**Task goal**
Within the entries below, find the portion that opens with the line containing "Turn this picture" and closes with the line containing "# The origin". Retype that portion exactly and only.

─── Input rows

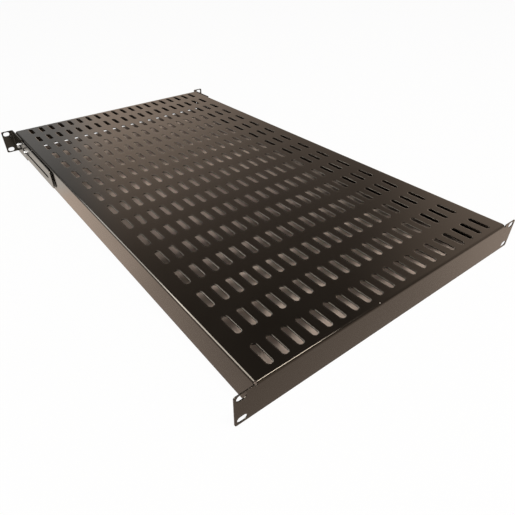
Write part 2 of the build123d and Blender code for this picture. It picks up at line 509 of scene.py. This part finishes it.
@dataclass(frozen=True)
class Floor:
    """The studio's floor: white to the camera, with a soft shadow, and painted shade and glow under the pan.

    Places are in metres, X to the right and Y to the rear.
    """

    size: float = 30.0
    shade: Colour = (0.88, 0.92, 0.98)
    glow: float = 0.95
    near_tint: Colour = CREAM
    far_tint: Colour = (1.0, 0.92, 0.82)
    far_from: Step = Step(0.52, 0.62, 0.0, 1.0)
    gloss_span: tuple[float, float] = (-0.1, 0.9)
    gloss_levels: Stops = ((0.0, 0.78), (0.15, 0.62), (0.30, 0.76), (0.45, 1.03), (0.60, 1.12), (0.8, 0.90),
                           (1.0, 0.55))
    gloss_gain: Step = Step(0.0, 0.26, 1.0, 1.35)
    deck_half_width: float = 217 * MM
    deck_front: float = -1.2 * MM
    deck_rear: float = 798.8 * MM
    hidden_shade: Colour = (0.82, 0.70, 0.63)
    # A painted glow: the floor under the pan emits a little light of its own.
    under_pan_painted_glow: Colour = (0.030, 0.024, 0.020)
    # Painted shade and light under the pan, by place: darker by the right side, from a quarter back and at
    # the rear, lighter from halfway back.
    right_shadow: Step = Step(0.15, 0.205, 0.0, 1.0)
    right_shadow_depth: Step = Step(0.15, 0.35, 0.8, 0.2)
    front_painted_fall: Step = Step(0.17, 0.25, 1.0, 0.58)
    middle_painted_rise: Step = Step(0.40, 0.50, 1.0, 1.55)
    rear_painted_fall: Step = Step(0.735, 0.785, 1.0, 0.3)
    # The painted glow grows from a fifth of the way back to beyond halfway back.
    painted_glow_rise: Step = Step(0.2, 0.6, 1.0, 2.0)

    def gloss(self, graph: NodeGraph, x: Socket, y: Socket) -> Socket:
        """Adds the light that glossy surfaces see in the floor, brightest halfway back and on the right.

        Args:
            graph: the floor's node graph.
            x: the floor's X.
            y: the floor's Y.

        Returns:
            The colour socket.
        """
        level = graph.ramp(graph.share(y, *self.gloss_span), self.gloss_levels)
        tint = graph.mix(graph.step(y, self.far_from), rgba(self.near_tint), rgba(self.far_tint))
        return graph.vector("SCALE", graph.vector("MULTIPLY", tint, level), graph.step(x, self.gloss_gain))

    def open_floor(self, graph: NodeGraph, x: Socket, y: Socket) -> Socket:
        """Adds the shader of the floor around the shelf.

        Args:
            graph: the floor's node graph.
            x: the floor's X.
            y: the floor's Y.

        Returns:
            The shader's socket.
        """
        seen = graph.seen_directly()
        light = graph.mix(seen, self.gloss(graph, x, y), rgba(WHITE))
        plain = graph.add("BsdfDiffuse", {"Color": rgba(self.shade)}).outputs[0]
        bright = graph.add("Emission", {"Color": light}).outputs[0]
        shown = graph.math("MAXIMUM", seen, graph.add("LightPath").outputs["Is Glossy Ray"])
        return graph.add("MixShader", {0: graph.product(shown, self.glow), 1: plain, 2: bright}).outputs[0]

    def under_pan(self, graph: NodeGraph, x: Socket, y: Socket) -> Socket:
        """Adds the shader of the floor that shows through the vents, with painted shade, light and glow.

        Args:
            graph: the floor's node graph.
            x: the floor's X.
            y: the floor's Y.

        Returns:
            The shader's socket.
        """
        # Painted shade and light by place, in the floor's colour and in its glow.
        shadow = graph.product(graph.step(x, self.right_shadow), graph.step(y, self.right_shadow_depth))
        lit = graph.math("SUBTRACT", 1.0, shadow)
        for step in (self.rear_painted_fall, self.front_painted_fall, self.middle_painted_rise):
            lit = graph.product(lit, graph.step(y, step))
        # The emission is a painted glow that stands in for the light under the pan.
        strength = graph.product(lit, graph.step(y, self.painted_glow_rise))
        painted_glow_shader = graph.add("Emission", {"Color": rgba(self.under_pan_painted_glow), "Strength": strength}).outputs[0]
        dull = graph.add("BsdfDiffuse", {"Color": graph.vector("SCALE", self.hidden_shade, lit)}).outputs[0]
        return graph.add("AddShader", {0: dull, 1: painted_glow_shader}).outputs[0]

    def material(self) -> bpy.types.Material:
        """Builds the floor's material.

        Returns:
            A new material.
        """
        material = bpy.data.materials.new("studio_floor")
        material.use_nodes = True
        graph = NodeGraph(material.node_tree)
        x, y, _ = graph.coordinates("Object")
        middle = (self.deck_front + self.deck_rear) / 2
        inside_x = graph.math("LESS_THAN", graph.math("ABSOLUTE", x), self.deck_half_width)
        depth = graph.math("ABSOLUTE", graph.math("SUBTRACT", y, middle))
        inside = graph.product(inside_x, graph.math("LESS_THAN", depth, self.deck_rear - middle))
        # Under the deck's outline the floor takes the painted shade and glow of under_pan.
        shaders = {0: inside, 1: self.open_floor(graph, x, y), 2: self.under_pan(graph, x, y)}
        surface = graph.add("MixShader", shaders).outputs[0]
        graph.add("OutputMaterial", {"Surface": surface})
        return material

    def build(self, height: float) -> None:
        """Adds the floor.

        Args:
            height: its Z, that of the pan's lowest edge.
        """
        bpy.ops.mesh.primitive_plane_add(size=self.size, location=(0, 0, height))
        floor = bpy.context.object
        floor.name = "studio_floor"
        bpy.ops.object.transform_apply(location=True, rotation=True, scale=True)
        floor.data.materials.append(self.material())


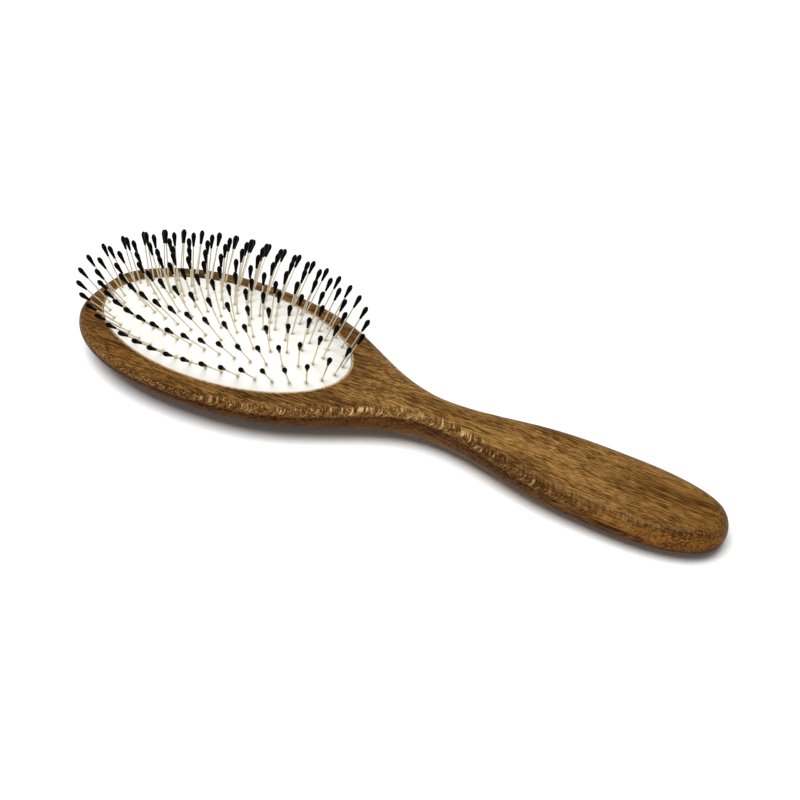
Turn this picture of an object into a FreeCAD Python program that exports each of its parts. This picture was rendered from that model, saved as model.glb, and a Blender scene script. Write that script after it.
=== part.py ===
import FreeCAD, Part
import math
import os

from FreeCAD import Placement, Rotation, Vector

# An oval air-cushion pin brush, lying on its back with the pins up.
# X runs along the brush from the head end (-X) to the handle end (+X), Y across it, Z up.
# The origin is on the table, under the middle of the length. All sizes are in millimetres and degrees.

sizes = [
    # the wooden body, seen from above: half widths, each at a distance from the head end
    ("overall_length", 225.0),
    ("head_round_half_width", 23.2),
    ("head_round_from_end", 14.5),
    ("head_half_width", 31.0),
    ("head_widest_from_end", 60.0),
    ("head_back_half_width", 25.5),
    ("head_back_from_end", 88.0),
    ("throat_half_width", 15.5),
    ("throat_from_end", 107.8),
    ("neck_half_width", 6.8),
    ("neck_from_end", 128.4),
    ("grip_start_half_width", 12.1),
    ("grip_start_from_end", 167.2),
    ("grip_half_width", 14.0),
    ("grip_widest_from_end", 192.0),
    ("grip_round_half_width", 13.1),
    ("grip_round_from_end", 208.0),
    ("head_end_bluntness", 1.33),
    ("handle_end_bluntness", 1.25),
    # the wooden body, seen from the side: heights above the table
    ("head_top_height", 14.0),
    ("neck_top_height", 15.4),
    ("grip_top_height", 11.6),
    ("head_end_back_height", 3.4),
    ("head_back_dip", -0.4),
    ("neck_back_height", 1.6),
    ("grip_back_dip", -0.1),
    ("grip_end_back_height", 1.2),
    # its rounded edges
    ("head_shoulder_width", 4.4),
    ("head_shoulder_height", 3.8),
    ("grip_shoulder_width", 5.6),
    ("grip_shoulder_height", 5.8),
    ("end_rounding", 4.6),
    # the oval mouth, the groove for the lip and the air chamber under it
    ("cushion_from_end", 54.0),
    ("cushion_half_length", 46.5),
    ("cushion_half_width", 24.15),
    ("chamber_depth", 8.0),
    ("groove_roof", 2.2),
    ("groove_height", 1.8),
    ("groove_reach", 1.6),
    ("rubber_clearance", 0.12),
    # the rubber cushion, whose rim lies a little below the wooden top
    ("rubber_thickness", 1.8),
    ("rubber_sink", 0.3),
    ("dome_height", 9.9),
    ("dome_fullness", 0.45),
    # the wire pins, their feet under the rubber, and their tips
    ("wire_diameter", 0.5),
    ("wire_exposed", 11.6),
    ("wire_hole_clearance", 0.03),
    ("foot_diameter", 1.7),
    ("foot_height", 0.6),
    ("foot_gap", 0.08),
    ("tip_length", 4.7),
    ("tip_diameter", 1.64),
    ("tip_neck_diameter", 0.76),
    ("tip_widest_from_neck", 3.25),
    # the straight middle row and the ovals on which the pins stand
    ("row_half_length", 13.4),
    ("row_shift", -1.7),
    ("first_oval_half_length", 20.7),
    ("last_oval_half_length", 44.4),
    ("first_oval_half_width", 3.7),
    ("last_oval_half_width", 21.1),
    ("even_spacing", 0.76),
    # how far the outermost pins lean outwards
    ("lean_across", 45.3),
    ("lean_along", 27.5),
    ("lean_along_evenness", 0.8),
    # how many pins stand in the row and on each oval
    ("row_pins", 6),
    ("oval_1_pins", 18),
    ("oval_2_pins", 22),
    ("oval_3_pins", 28),
    ("oval_4_pins", 36),
    ("oval_5_pins", 40),
]

doc = FreeCAD.newDocument("pin_brush")
sheet = doc.addObject("Spreadsheet::Sheet", "Sizes")
for line, (name, value) in enumerate(sizes, start=1):
    sheet.set("A%d" % line, name)
    sheet.set("B%d" % line, str(value))
    sheet.setAlias("B%d" % line, name)
doc.recompute()


def size(name):
    return float(getattr(sheet, name))


head_end = -size("overall_length") / 2
handle_end = size("overall_length") / 2


def station(name):
    # a place along the brush, given in the sheet as its distance from the head end
    return head_end + size(name)


cushion_x = station("cushion_from_end")
cushion_back_x = cushion_x + size("cushion_half_length")
neck_x = station("neck_from_end")
grip_x = station("grip_widest_from_end")


# The wooden body

def make_outline():
    # half of the outline seen from above, from the head end round to the handle end,
    # square to the middle line at both ends
    points = [
        Vector(head_end, 0, 0),
        Vector(station("head_round_from_end"), size("head_round_half_width"), 0),
        Vector(station("head_widest_from_end"), size("head_half_width"), 0),
        Vector(station("head_back_from_end"), size("head_back_half_width"), 0),
        Vector(station("throat_from_end"), size("throat_half_width"), 0),
        Vector(neck_x, size("neck_half_width"), 0),
        Vector(station("grip_start_from_end"), size("grip_start_half_width"), 0),
        Vector(grip_x, size("grip_half_width"), 0),
        Vector(station("grip_round_from_end"), size("grip_round_half_width"), 0),
        Vector(handle_end, 0, 0),
    ]
    reached = [0.0]
    for before, after in zip(points, points[1:]):
        reached.append(reached[-1] + before.distanceToPoint(after))
    outline = Part.BSplineCurve()
    outline.interpolate(
        Points=points,
        Parameters=reached,
        InitialTangent=Vector(0, size("head_end_bluntness"), 0),
        FinalTangent=Vector(0, -size("handle_end_bluntness"), 0),
        Scale=False,
    )
    return outline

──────

**Reply to the exercise**
Turn this picture of an object into a FreeCAD Python program that exports each of its parts. This picture was rendered from that model, saved as model.glb, and a Blender scene script. Write that script after it.
=== part.py ===
import FreeCAD, Part
import math
import os

from FreeCAD import Placement, Rotation, Vector

# An oval air-cushion pin brush, lying on its back with the pins up.
# X runs along the brush from the head end (-X) to the handle end (+X), Y across it, Z up.
# The origin is on the table, under the middle of the length. All sizes are in millimetres and degrees.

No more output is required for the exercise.